The Demise of Panty Hose

I would like to formally propose the elimination of panty hose as a fashion option. I myself have not worn panty hose since I was forced to in a wedding or something similar about 10 years ago. That is a long time to go without them and I am confident that my legs are grateful.

What in the heck is up with Panty Hose any way? In England they have two terms for form fitting leg wear. Tights or Leggings. I assume this is because the British are cooler and more forward thinking regarding fashion and the like and thus have foreseen the ridiculous nature of panty hose. In the U.S. however we retain the distinction of all three options, and I want the garment in question removed from shelves. Useless, flimsy, uncomfortable, unflattering (evidenced by muffin tops everywhere) and itchy; panty hose were my nemesis long before I determined that due to a lack of skirts in my wardrobe I could do without.

Technically it is someone’s choice whether they wear panty hose or not but can’t it be like with guns?
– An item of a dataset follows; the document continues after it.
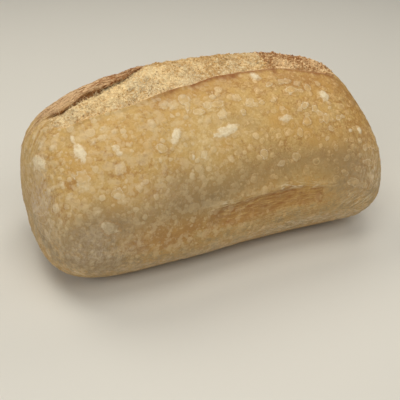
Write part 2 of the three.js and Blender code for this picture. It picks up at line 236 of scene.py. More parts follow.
# Where each look lies across the score, in spots of its slice: starts, is whole, starts to end, has ended.
TORN_SPOTS = (2.6, 3.2, 8.6, 9.6)
HOLLOW_SPOTS = (8.6, 9.6, 10.2, 11.0)
EAR_SPOTS = (10.2, 11.0, 14.2, 15.6)
STRAND_SPOTS = (10.2, 10.8, 14.6, 15.6)
THREAD_SPOTS = (6.2, 6.6, 7.1, 7.4)
THREAD_PLACES = (-0.8, -0.7, -0.4, -0.3)  # the same along the loaf: beside the raised ear
LIP_SPOT = 1.9
RIDGE_SPOT = 2.6
TOAST_START = (0.41, 0.445)  # place where the toasted end starts, at the lip and beyond it
TOAST_FADE = 0.006
BAND_END = (0.48, 0.53)  # place where the browned band below the ledge fades out


# ---------------------------------------------------------------- small tools

def ease(start, end, x):
    """0 before start, 1 from end on, smooth between them."""
    s = np.clip((x - start) / (end - start), 0, 1)
    return s * s * (3 - 2 * s)


def window(start, whole, ending, end, x):
    return ease(start, whole, x) * (1 - ease(ending, end, x))


def bell(x, middle, half):
    return np.exp(-((x - middle) / half) ** 2)


def mix(a, b, share):
    return a + (b - a) * share


def through(table, place):
    """A smooth value through a list of (place, value)."""
    value = np.full(np.shape(place), float(table[0][1]))
    for (a, low), (b, high) in zip(table[:-1], table[1:]):
        value = value + (high - low) * ease(a, b, place)
    return value


def unit(vectors):
    return vectors / np.linalg.norm(vectors, axis=-1, keepdims=True)


def by_side(place, pair):
    return np.where(place >= 0, pair["right"], pair["left"])


def superellipse(angle, power):
    c, s = np.abs(np.cos(angle)), np.abs(np.sin(angle))
    reach = (c ** power + s ** power) ** (-1 / power)
    return np.sign(np.cos(angle)) * reach * c, np.sign(np.sin(angle)) * reach * s


def size_at(place, roundness):
    return np.maximum(1 - np.abs(place) ** roundness, 0) ** (1 / roundness)


def cloud(grid, name):
    """Fractal noise over the skin, from about -1 to 1."""
    size, octaves, seed = CLOUDS[name]
    scaled = grid["skin"] / np.asarray(size, float) + seed
    values = [noise.fractal(p, 0.9, 2.0, octaves) for p in scaled.reshape(-1, 3).tolist()]
    return np.reshape(values, scaled.shape[:-1])


# ---------------------------------------------------------------- the form, in millimetres

def station(angle):
    """A slice from its angle in the plan outline: place, share of the width, share of the height."""
    place, wide = superellipse(angle, by_side(np.cos(angle), PLAN_ROUNDNESS))
    return place, wide, size_at(place, by_side(place, SIDE_ROUNDNESS))


def station_near(place):
    return place, *(size_at(place, by_side(place, power)) for power in (PLAN_ROUNDNESS, SIDE_ROUNDNESS))


def pressed_flat(z):
    soft = (z + BASE_ROUNDING_MM) ** 2 / (4 * BASE_ROUNDING_MM)
    return np.where(z >= BASE_ROUNDING_MM, z, np.where(z <= -BASE_ROUNDING_MM, 0, soft))


def skin_point(place, wide, tall, turn):
    """A point of the smooth loaf; turn is round in radians."""
    upper = np.sin(turn) >= 0
    across, up = superellipse(turn, np.where(upper, CROWN_ROUNDNESS, BELLY_ROUNDNESS))
    crown = CROWN_HEIGHT_MM * (1 + TALLER_TO_THE_RIGHT * place) * (1 - CROWN_DROP_AT_TIPS * place ** 2)
    x = HALF_LENGTH_MM * place + 0 * turn
    y = (-HALF_WIDTH_MM * wide * across * (1 + WIDER_TO_THE_RIGHT * place)
         - BOW_TOWARDS_NEAR * HALF_LENGTH_MM * place ** 2)
    z = np.where(upper, crown, BELLY_DEPTH_MM) * tall * up + WIDEST_LEVEL_MM
    return np.stack([x, y, z], -1)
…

You can conceal it underneath pants or a long skirt so that it is not offensive and I won’t be frightened by its existence. There are really plenty of alternatives: socks, tights, leggings, pants, or even…gasp…BARE legs. This is 2011 and I think that there are about 5 women left in the country who would be shocked by bare legs, and they probably can’t see to tell the difference anyway. Good rule of thumb, if your fashion item (something that can be plainly seen as part of your outfit) can be replaced at Walgreen’s then it needs to cease to be a part of your wardrobe… yesterday.

I have researched the following health risks associated with Panty Hose: Urinary tract infections, bacterial vaginosis, yeast infections, heat exhaustion, eczema and rashes. That’s nasty, and further proof that stretchy leg prisons are evil.

If you have recently either purchased a large amount of panty hose or bought stock in Legg’s then may I suggest the following uses for Panty Hose:

Fishing nets
Cheese Cloth
Ipad protector
Dog poop baggies
Hand puppets (there are many colors of hose so you could have a culturally diverse collection!)
Tourniquet
Sling shot

Be creative and have fun. Just remember that panty hose are the corset of the 21st century and it is time to move on ladies!! We can consciously make the decision now and look forward to enlightening little girls about the former joys of clear nail polish to stop a “run” and bare toes stuck through the end of a ruined pair. They will thank us and please remind them that it all started here!!